Information provided:
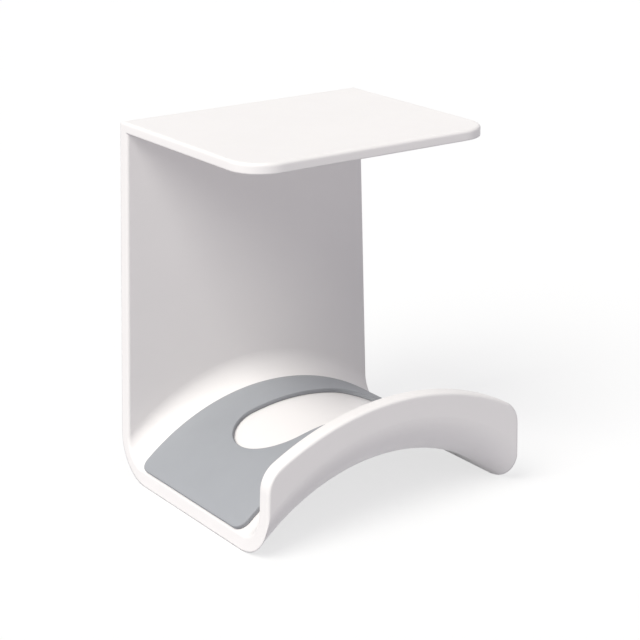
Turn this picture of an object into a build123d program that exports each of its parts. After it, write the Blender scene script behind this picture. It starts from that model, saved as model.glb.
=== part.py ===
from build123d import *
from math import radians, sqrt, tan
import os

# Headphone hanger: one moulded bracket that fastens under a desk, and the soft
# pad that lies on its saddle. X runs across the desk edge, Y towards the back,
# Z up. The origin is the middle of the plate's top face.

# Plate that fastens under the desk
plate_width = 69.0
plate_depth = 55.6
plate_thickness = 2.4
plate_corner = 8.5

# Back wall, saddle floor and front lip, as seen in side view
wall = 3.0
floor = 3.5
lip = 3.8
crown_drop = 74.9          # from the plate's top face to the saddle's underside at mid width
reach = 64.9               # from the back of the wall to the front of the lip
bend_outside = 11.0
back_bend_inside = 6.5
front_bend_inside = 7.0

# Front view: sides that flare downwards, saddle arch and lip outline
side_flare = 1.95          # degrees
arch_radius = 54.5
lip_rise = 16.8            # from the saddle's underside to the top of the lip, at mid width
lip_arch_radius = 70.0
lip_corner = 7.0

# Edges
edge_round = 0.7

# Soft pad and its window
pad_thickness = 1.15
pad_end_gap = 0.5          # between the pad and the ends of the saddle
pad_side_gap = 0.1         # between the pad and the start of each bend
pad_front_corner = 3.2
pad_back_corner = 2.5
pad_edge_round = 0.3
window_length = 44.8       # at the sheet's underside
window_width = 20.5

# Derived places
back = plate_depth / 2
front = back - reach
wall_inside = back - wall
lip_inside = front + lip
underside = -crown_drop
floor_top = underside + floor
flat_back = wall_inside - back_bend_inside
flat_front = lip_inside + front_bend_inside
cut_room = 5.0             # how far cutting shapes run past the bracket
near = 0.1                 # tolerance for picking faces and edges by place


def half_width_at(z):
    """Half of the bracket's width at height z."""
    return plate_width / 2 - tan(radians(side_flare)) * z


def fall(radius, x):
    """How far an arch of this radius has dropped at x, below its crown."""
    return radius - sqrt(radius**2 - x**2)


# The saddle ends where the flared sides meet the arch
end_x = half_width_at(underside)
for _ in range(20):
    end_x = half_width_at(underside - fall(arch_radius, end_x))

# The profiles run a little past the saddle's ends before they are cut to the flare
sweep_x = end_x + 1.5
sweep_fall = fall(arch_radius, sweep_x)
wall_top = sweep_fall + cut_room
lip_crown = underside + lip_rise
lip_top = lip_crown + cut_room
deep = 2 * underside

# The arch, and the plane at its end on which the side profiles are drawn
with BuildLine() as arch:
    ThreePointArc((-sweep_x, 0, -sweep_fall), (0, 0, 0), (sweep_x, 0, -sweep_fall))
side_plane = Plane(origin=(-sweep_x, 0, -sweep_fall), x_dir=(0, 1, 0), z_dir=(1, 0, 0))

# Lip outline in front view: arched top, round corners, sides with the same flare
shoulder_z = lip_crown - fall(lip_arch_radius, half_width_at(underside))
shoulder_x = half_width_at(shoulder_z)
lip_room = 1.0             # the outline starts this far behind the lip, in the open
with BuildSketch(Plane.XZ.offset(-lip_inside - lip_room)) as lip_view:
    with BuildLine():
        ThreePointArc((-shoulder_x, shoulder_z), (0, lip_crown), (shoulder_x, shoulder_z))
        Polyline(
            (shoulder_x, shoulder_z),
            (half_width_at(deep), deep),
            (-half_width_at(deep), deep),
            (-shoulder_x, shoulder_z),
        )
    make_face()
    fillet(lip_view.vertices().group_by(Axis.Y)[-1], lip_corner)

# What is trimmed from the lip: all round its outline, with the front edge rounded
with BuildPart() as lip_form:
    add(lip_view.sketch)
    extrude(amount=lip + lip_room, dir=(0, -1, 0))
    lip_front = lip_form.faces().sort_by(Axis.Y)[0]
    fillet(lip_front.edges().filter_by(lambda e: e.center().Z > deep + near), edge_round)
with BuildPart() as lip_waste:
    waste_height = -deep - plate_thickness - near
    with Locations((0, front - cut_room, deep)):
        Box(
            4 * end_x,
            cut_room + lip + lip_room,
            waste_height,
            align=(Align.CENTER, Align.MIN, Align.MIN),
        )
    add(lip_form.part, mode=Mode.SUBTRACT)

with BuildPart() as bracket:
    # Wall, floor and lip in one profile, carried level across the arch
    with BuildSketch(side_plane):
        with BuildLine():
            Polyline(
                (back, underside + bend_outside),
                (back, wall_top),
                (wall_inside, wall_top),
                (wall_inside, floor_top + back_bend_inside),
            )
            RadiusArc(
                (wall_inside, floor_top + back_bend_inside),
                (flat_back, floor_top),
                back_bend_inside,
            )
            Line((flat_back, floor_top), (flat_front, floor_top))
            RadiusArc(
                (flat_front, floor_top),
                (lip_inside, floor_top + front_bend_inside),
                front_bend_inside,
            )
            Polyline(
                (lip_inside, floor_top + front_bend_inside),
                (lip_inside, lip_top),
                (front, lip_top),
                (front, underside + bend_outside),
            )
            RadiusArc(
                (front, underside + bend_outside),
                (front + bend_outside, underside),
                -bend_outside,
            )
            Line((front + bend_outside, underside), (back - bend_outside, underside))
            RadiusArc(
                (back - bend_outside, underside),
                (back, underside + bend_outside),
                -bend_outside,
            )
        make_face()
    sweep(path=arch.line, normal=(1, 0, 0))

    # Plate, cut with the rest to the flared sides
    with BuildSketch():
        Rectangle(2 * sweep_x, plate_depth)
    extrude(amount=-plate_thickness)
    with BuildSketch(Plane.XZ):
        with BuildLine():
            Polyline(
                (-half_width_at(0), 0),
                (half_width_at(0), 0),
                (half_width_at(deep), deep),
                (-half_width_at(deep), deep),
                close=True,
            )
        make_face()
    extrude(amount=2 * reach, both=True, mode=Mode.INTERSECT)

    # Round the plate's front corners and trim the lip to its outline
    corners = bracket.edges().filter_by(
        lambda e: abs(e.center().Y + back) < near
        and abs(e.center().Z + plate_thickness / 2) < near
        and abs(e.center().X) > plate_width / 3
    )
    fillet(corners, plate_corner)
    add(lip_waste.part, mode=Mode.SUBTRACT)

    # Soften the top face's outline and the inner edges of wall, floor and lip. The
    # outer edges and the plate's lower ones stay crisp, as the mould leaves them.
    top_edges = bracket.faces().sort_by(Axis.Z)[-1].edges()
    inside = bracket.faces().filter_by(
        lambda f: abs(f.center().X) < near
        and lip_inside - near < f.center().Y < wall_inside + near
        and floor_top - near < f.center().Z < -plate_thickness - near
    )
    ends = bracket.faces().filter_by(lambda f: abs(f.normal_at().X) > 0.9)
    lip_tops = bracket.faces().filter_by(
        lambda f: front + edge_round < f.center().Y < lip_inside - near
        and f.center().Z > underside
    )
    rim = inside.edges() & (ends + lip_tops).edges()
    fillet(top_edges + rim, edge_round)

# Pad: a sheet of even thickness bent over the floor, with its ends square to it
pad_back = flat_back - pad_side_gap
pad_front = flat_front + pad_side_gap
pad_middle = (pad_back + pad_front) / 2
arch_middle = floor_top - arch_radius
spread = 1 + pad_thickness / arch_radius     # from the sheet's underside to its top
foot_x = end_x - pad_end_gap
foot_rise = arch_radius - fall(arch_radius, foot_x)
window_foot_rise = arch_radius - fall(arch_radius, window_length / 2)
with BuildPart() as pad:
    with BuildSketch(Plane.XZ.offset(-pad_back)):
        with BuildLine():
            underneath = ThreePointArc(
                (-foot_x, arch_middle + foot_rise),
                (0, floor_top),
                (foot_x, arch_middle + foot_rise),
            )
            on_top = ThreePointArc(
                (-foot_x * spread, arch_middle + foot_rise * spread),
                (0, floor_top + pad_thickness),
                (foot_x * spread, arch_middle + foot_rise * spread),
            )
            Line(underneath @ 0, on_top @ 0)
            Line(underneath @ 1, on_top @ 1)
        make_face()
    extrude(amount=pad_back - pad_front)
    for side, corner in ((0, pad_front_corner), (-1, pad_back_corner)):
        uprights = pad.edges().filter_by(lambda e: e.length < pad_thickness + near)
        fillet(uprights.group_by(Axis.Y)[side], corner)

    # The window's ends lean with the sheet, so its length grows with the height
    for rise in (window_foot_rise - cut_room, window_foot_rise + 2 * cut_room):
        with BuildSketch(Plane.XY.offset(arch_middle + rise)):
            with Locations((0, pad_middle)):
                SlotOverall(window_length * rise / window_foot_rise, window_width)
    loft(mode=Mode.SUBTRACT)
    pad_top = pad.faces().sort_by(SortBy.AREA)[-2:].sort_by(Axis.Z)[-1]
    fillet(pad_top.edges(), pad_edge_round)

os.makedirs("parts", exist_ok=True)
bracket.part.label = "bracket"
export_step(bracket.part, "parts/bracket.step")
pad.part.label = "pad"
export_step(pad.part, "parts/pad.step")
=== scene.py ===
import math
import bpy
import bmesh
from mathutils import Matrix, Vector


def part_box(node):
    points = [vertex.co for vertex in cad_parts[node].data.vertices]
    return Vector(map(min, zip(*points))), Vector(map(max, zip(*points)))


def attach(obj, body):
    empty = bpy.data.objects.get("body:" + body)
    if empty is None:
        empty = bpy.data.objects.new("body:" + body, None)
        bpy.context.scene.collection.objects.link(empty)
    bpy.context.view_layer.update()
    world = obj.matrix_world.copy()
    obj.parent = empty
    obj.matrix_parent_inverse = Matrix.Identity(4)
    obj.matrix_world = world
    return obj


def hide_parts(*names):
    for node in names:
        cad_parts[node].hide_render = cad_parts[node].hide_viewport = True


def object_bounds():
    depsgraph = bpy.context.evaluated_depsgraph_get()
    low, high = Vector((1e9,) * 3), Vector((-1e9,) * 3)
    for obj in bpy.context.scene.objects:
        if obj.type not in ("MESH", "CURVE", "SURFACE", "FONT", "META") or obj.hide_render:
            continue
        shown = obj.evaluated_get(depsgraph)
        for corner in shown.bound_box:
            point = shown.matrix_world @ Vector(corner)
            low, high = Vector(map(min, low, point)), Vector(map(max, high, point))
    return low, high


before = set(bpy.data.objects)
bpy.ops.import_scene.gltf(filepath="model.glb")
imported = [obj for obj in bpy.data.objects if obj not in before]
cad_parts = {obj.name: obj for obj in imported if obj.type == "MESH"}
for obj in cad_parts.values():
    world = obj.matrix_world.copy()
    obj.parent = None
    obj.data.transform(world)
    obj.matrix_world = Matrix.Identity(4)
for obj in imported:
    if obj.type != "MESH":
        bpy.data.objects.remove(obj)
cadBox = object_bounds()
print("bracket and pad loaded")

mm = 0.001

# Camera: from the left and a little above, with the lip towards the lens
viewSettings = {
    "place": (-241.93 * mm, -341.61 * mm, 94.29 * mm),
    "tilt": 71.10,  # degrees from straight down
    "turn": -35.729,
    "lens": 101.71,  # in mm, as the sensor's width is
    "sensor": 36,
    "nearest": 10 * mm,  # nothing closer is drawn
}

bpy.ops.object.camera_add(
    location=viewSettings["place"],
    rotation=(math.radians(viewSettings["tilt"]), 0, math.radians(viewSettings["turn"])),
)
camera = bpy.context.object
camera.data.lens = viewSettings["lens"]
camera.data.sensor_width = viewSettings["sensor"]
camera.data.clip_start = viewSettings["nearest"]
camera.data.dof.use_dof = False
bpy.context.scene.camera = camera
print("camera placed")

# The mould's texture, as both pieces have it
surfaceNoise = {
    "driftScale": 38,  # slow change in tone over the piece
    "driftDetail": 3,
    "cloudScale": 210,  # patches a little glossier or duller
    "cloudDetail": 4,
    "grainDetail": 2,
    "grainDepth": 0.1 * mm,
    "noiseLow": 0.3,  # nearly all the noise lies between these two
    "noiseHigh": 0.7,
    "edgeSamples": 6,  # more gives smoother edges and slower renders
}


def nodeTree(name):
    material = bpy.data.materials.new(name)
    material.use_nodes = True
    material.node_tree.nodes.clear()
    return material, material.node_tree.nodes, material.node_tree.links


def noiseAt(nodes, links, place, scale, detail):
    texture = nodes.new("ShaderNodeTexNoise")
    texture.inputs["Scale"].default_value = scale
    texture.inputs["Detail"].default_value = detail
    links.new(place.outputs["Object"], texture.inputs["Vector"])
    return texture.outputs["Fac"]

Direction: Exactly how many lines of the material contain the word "that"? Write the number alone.

Exercise output: 5